Objective — Reproduce each of the lines word for word.

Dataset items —
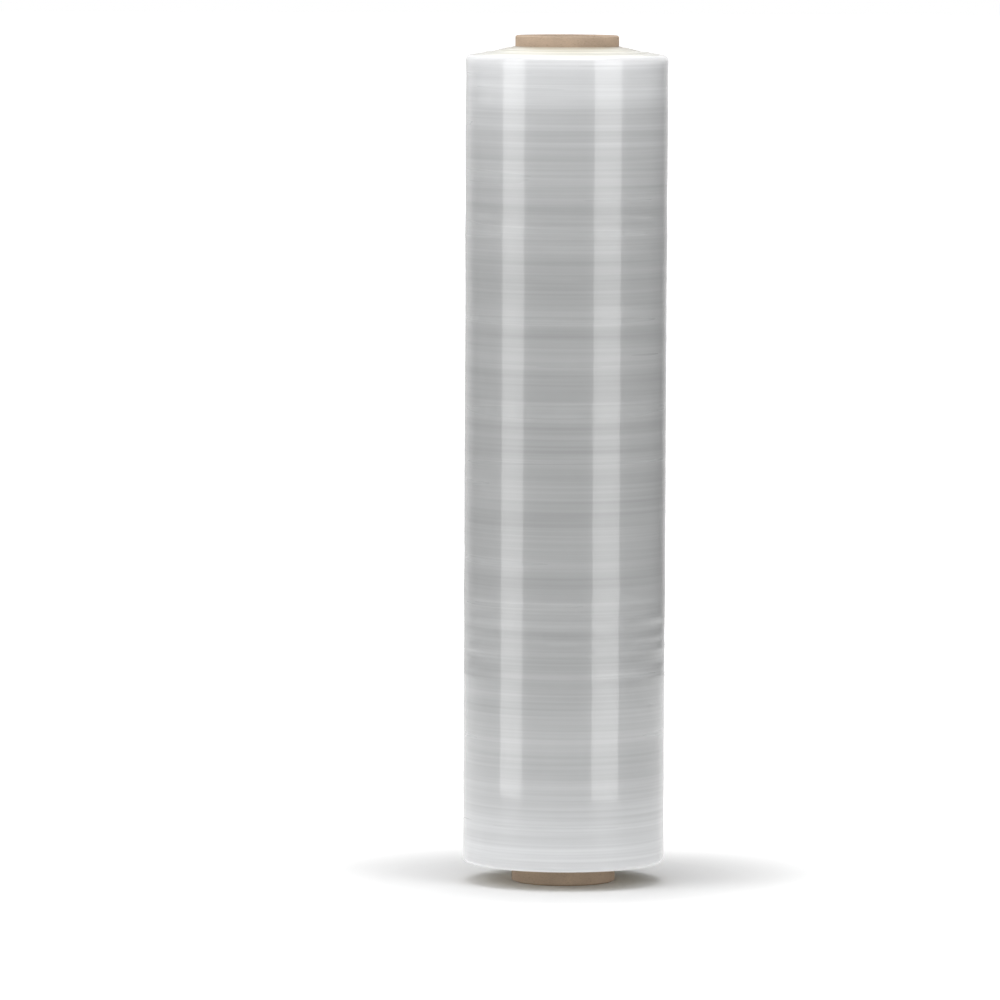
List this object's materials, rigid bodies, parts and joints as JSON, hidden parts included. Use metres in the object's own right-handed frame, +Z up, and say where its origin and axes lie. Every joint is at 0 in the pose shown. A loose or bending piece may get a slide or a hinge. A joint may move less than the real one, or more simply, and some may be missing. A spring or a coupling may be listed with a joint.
{
  "type": "stretch wrap roll",
  "caption": "Roll of clear stretch film wound on a round brown paper core that stands a little proud at both ends, standing upright on one end.",
  "frame": {"origin": "middle of the core's lower rim, which the roll stands on", "axes": "+Z up along the core's axis; the roll is the same all round, so +X and +Y are any two square directions"},
  "size_m": [0.125, 0.125, 0.524],
  "materials": {
    "core_paper": "brown kraft paper, spiral wound, matte, with a saw-cut rim",
    "clear_film": "many tight turns of clear polyethylene film, glossy silver grey round the barrel and milky at the ends"
  },
  "bodies": {
    "root": {"core_tube": "core_paper", "film_winding": "clear_film"}
  },
  "joints": []
}
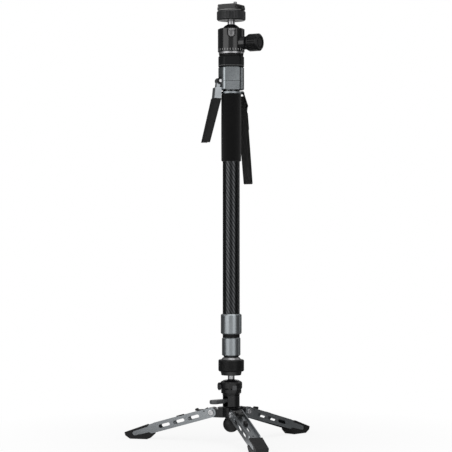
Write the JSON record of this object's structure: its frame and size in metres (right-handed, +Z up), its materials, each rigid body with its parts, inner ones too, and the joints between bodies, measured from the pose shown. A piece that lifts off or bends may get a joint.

Result for this exercise —
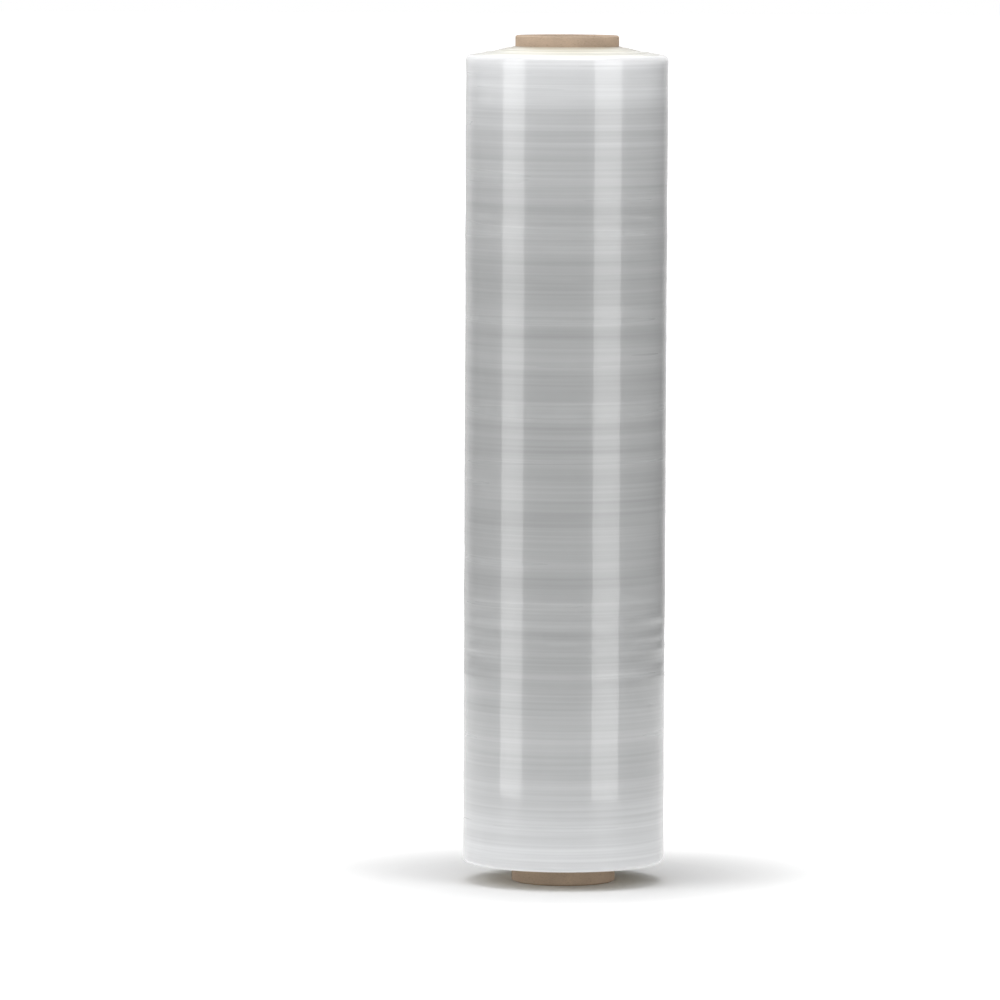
List this object's materials, rigid bodies, parts and joints as JSON, hidden parts included. Use metres in the object's own right-handed frame, +Z up, and say where its origin and axes lie. Every joint is at 0 in the pose shown. A loose or bending piece may get a slide or a hinge. A joint may move less than the real one, or more simply, and some may be missing. A spring or a coupling may be listed with a joint.
{
  "type": "stretch wrap roll",
  "caption": "Roll of clear stretch film wound on a round brown paper core that stands a little proud at both ends, standing upright on one end.",
  "frame": {"origin": "middle of the core's lower rim, which the roll stands on", "axes": "+Z up along the core's axis; the roll is the same all round, so +X and +Y are any two square directions"},
  "size_m": [0.125, 0.125, 0.524],
  "materials": {
    "core_paper": "brown kraft paper, spiral wound, matte, with a saw-cut rim",
    "clear_film": "many tight turns of clear polyethylene film, glossy silver grey round the barrel and milky at the ends"
  },
  "bodies": {
    "root": {"core_tube": "core_paper", "film_winding": "clear_film"}
  },
  "joints": []
}
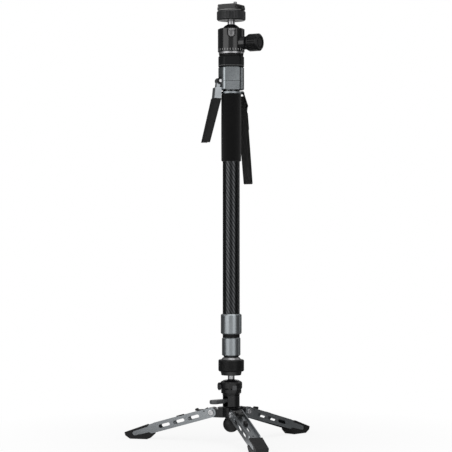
Write the JSON record of this object's structure: its frame and size in metres (right-handed, +Z up), its materials, each rigid body with its parts, inner ones too, and the joints between bodies, measured from the pose shown. A piece that lifts off or bends may get a joint.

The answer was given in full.